Of all the odd statements in here, easily the most strange one is this:

The authority of the state derives from its goals.

That goes totally contrary to my political belief, which is that the authority of a state derives from a mandate granted by those who are part of it. This statement turns out to be the key to understanding Treanor's fundamental politics: he doesn't see states as being permanent entities, nor as being ones associated with physical locations.

Actually, surprisingly enough this didn't originate with Treanor. In fact, it was (or at least, is very similar to) one of the major influences in the French Revolution -- which was heavily informed by political philosophy of the early to mid 1700's, much like our own American Revolution. In that Revolution, the government was considered to receive its mandate from "the will of the people" -- but not in any way most Americans would interpret that phrase. The *goals* of the state served as pure justification for any action the French government -- whose every act, by definition, was the righteous execution of the "will of the people" -- might take, including terror, purges, executions, and torture. I believe that the state was also defined similarly to Treanor's ravings -- as the pure expression of a set of political goals, rather than any physical location or constituency. One can verify this by scanning the original French Constitution's language.

For more on the topic (and I know I've plugged this before) check out a book called Sister Revolutions: French Lightning, American Light, which is a comparative history of the French and American revolutions and their ideological underpinnings (as well as a dissection of why the American Revolution was so much more successful, at least from a classical liberal point of view). Anyone who shares Den Beste's political beliefs (or who finds the anarcho-fascist viewpoint utterly incomprehensible) might find the book instructive.

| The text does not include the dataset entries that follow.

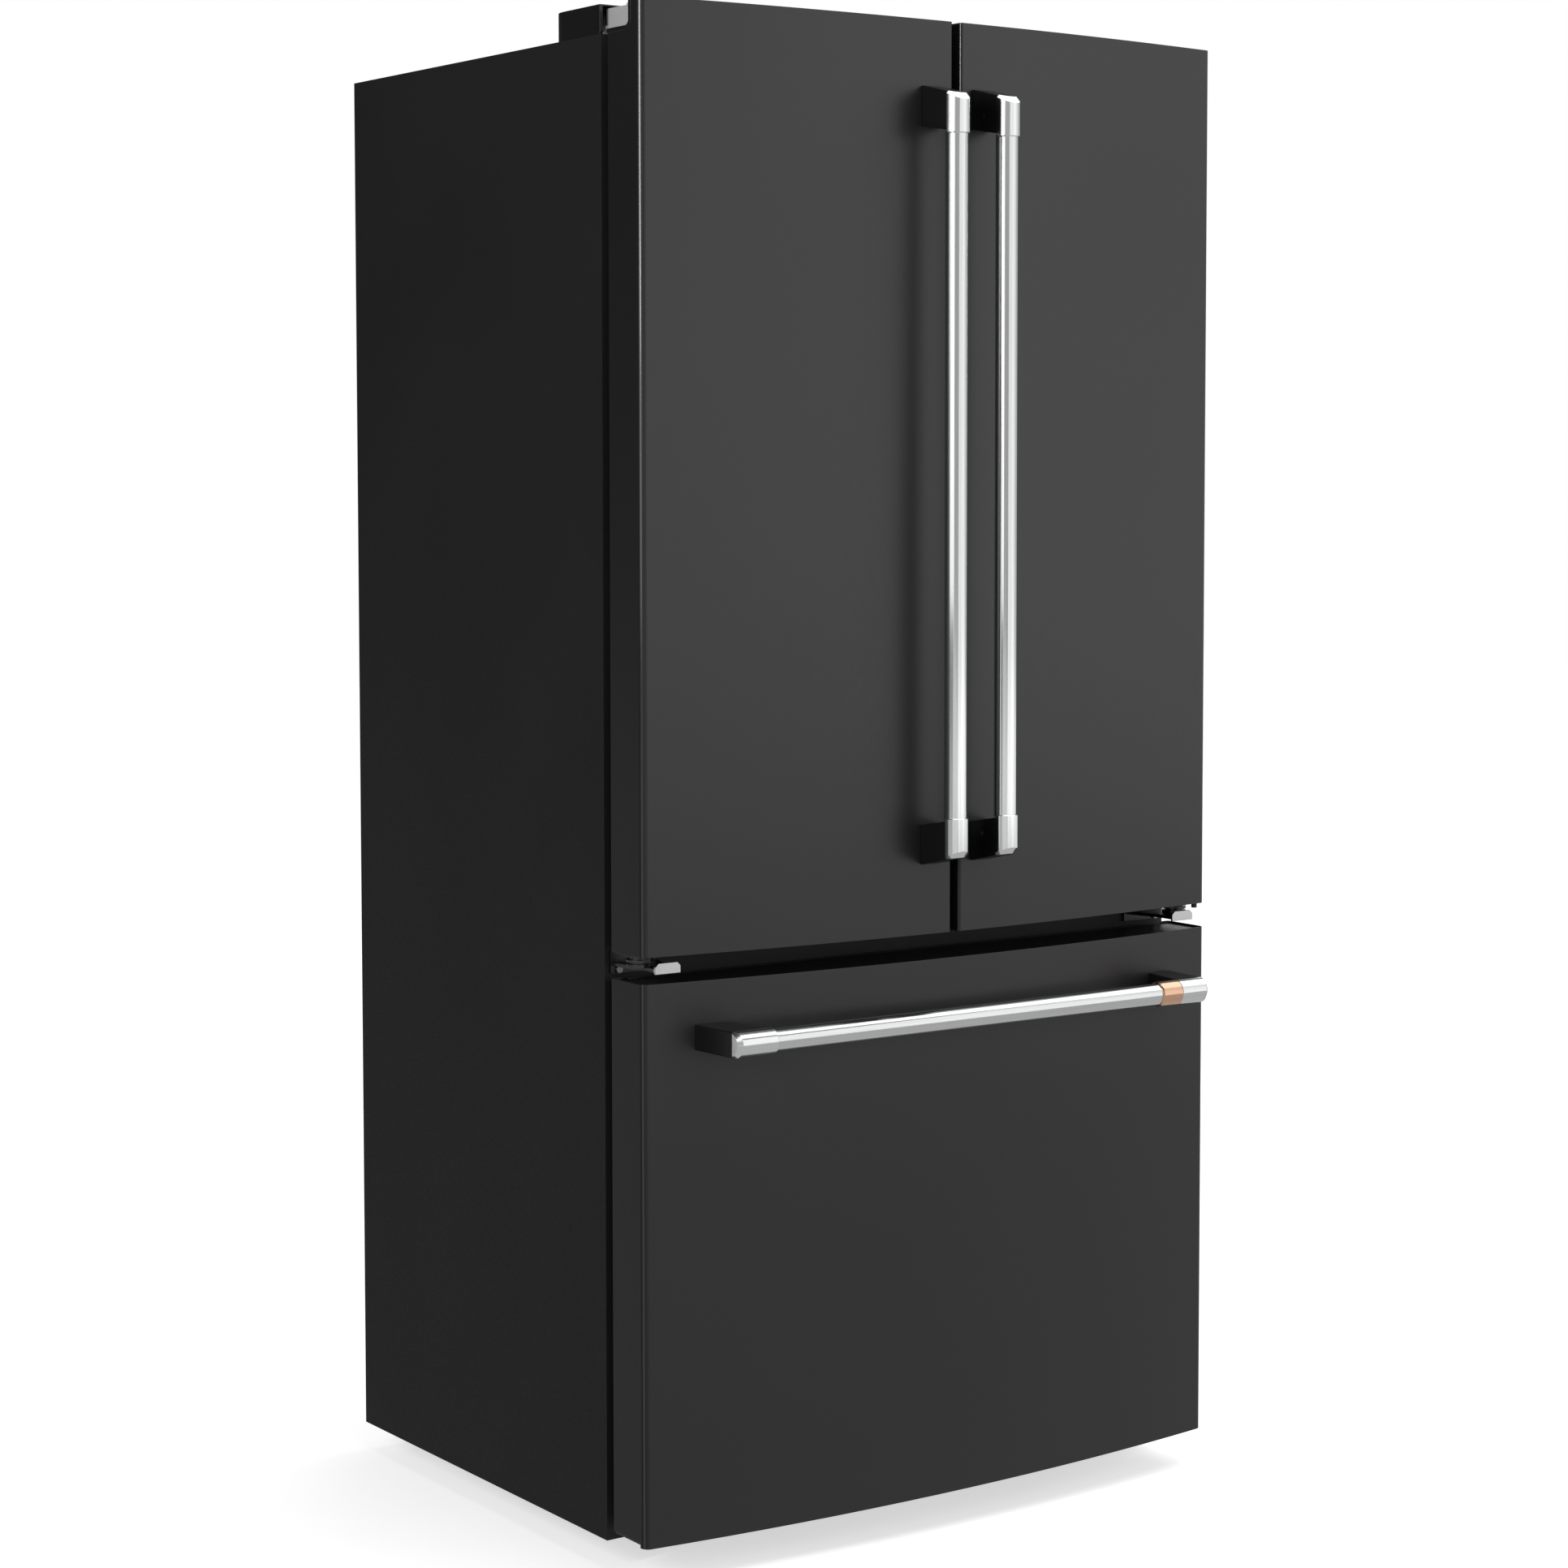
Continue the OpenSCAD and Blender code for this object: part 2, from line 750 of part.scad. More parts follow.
// Block under the roof whose slot turns the flap as the left door closes
module mullion_guide() {
    high = fresh_high - liner_t;
    p = flap_pivot;
    slot = 5;
    color("#e4e6e7") placed() difference() {
        block([-45, 3, high - 12], [35, 70, high]);
        translate([0, 0, high - 13]) linear_extrude(11) {
            translate(p) difference() {
                circle(r = guide_arc + slot);
                circle(r = guide_arc - slot);
                translate([-80, -80]) square([160, 80]);
                translate([-80, -80]) square([80, 160]);
            }
            translate([p[0] + guide_arc, p[1]]) circle(r = slot);
            translate([p[0], p[1] + guide_arc]) circle(r = slot);
            // Way out to the front, which follows the door's swing
            polygon([[p[0] - slot, p[1] + guide_arc], [p[0] + slot, p[1] + guide_arc],
                [p[0] + slot + 10, 0], [p[0] - slot + 6, 0]]);
        }
    }
}

// ---- moving pieces in and under the cabinet ----

module rear_rollers() {
    color("#202122") placed() both_sides() translate([0, roller_y, roller_r]) difference() {
        tube_x(roller_r, roller_x - 12, roller_x + 12);
        tube_x(4 + running, roller_x - 13, roller_x + 13);
    }
}

module leg() {
    translate([leg_x, leg_y, 0]) {
        cylinder(h = 6, r = 17);
        translate([0, 0, 5]) cylinder(h = 9, r = 9, $fn = 6);
        translate([0, 0, 5]) cylinder(h = case_bottom - 6, r = 5);
    }
}

module left_leg() {
    color("#5a5d61") placed() left_side() leg();
}

module right_leg() {
    color("#5a5d61") placed() leg();
}

// Drawer with an open top, a front with a finger rail and a window for the humidity slider
module crisper() {
    x0 = crisper_x[0];
    x1 = crisper_x[1];
    y0 = crisper_y[0];
    y1 = crisper_y[1];
    low = crisper_low;
    high = crisper_low + crisper_h;
    slot_x = (x0 + x1) / 2;
    difference() {
        union() {
            block([x0, y0, low], [x1, y1, high]);
            block([x0 + 20, y0 - 8, high - 66], [x1 - 20, y0 + 1, high - 44]);
        }
        block([x0 + 3, y0 + 4, low + 3], [x1 - 3, y1 - 3, high + 1]);
        // Back of the finger rail
        block([x0 + 22, y0 - 6, high - 67], [x1 - 22, y0, high - 50]);
        // Window of the humidity slider
        block([slot_x - 40, y0 - 1, high - 22], [slot_x + 40, y0 + 5, high - 12]);
    }
}

module left_crisper() {
    color("#dfe7ea") placed() left_side() crisper();
}

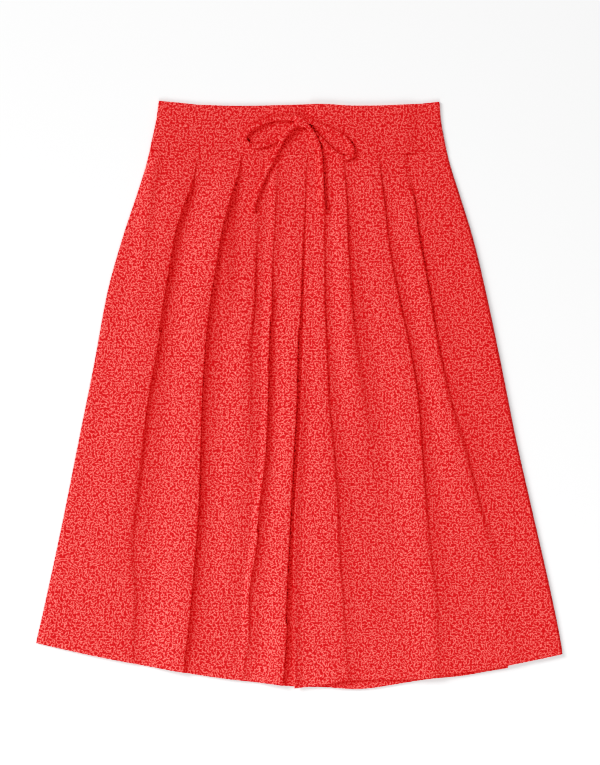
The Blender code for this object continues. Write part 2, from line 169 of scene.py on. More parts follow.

One final note: it's not entirely bankrupt to consider a state a non-permanent, non-physically located entity. One can easily speak of states that no longer exist, or a state "in exile" (much as Taiwan has considered itself China "in exile"). Depending on one's sympathy for them, one might even consider the existence of a Palestinian "state", despite the fact that it has no borders and exists almost purely at Israel's sufferance. The definition of state is fairly nebulous; we can't demarcate by ideology (else the US itself would not be a state) nor by race/ethnicity (ditto). We could define a state as a population or area governed by a common system and instance of government, but that runs the risk of identifying the local union or Rotary Club a state, which doesn't seem right either. Also, one might consider the smallest state possible. Can one man be a state? What if he's a head of government (a King, perhaps) in exile? What if he's a billionaire who buys an old oil platform in international waters, raises a flag over it, and lives there alone? (I don't believe Treanor's "Europe" is a valid state, but it's difficult to articulate a precise definition of "state" that correlates with my "common sense" of whether something is a state or not.)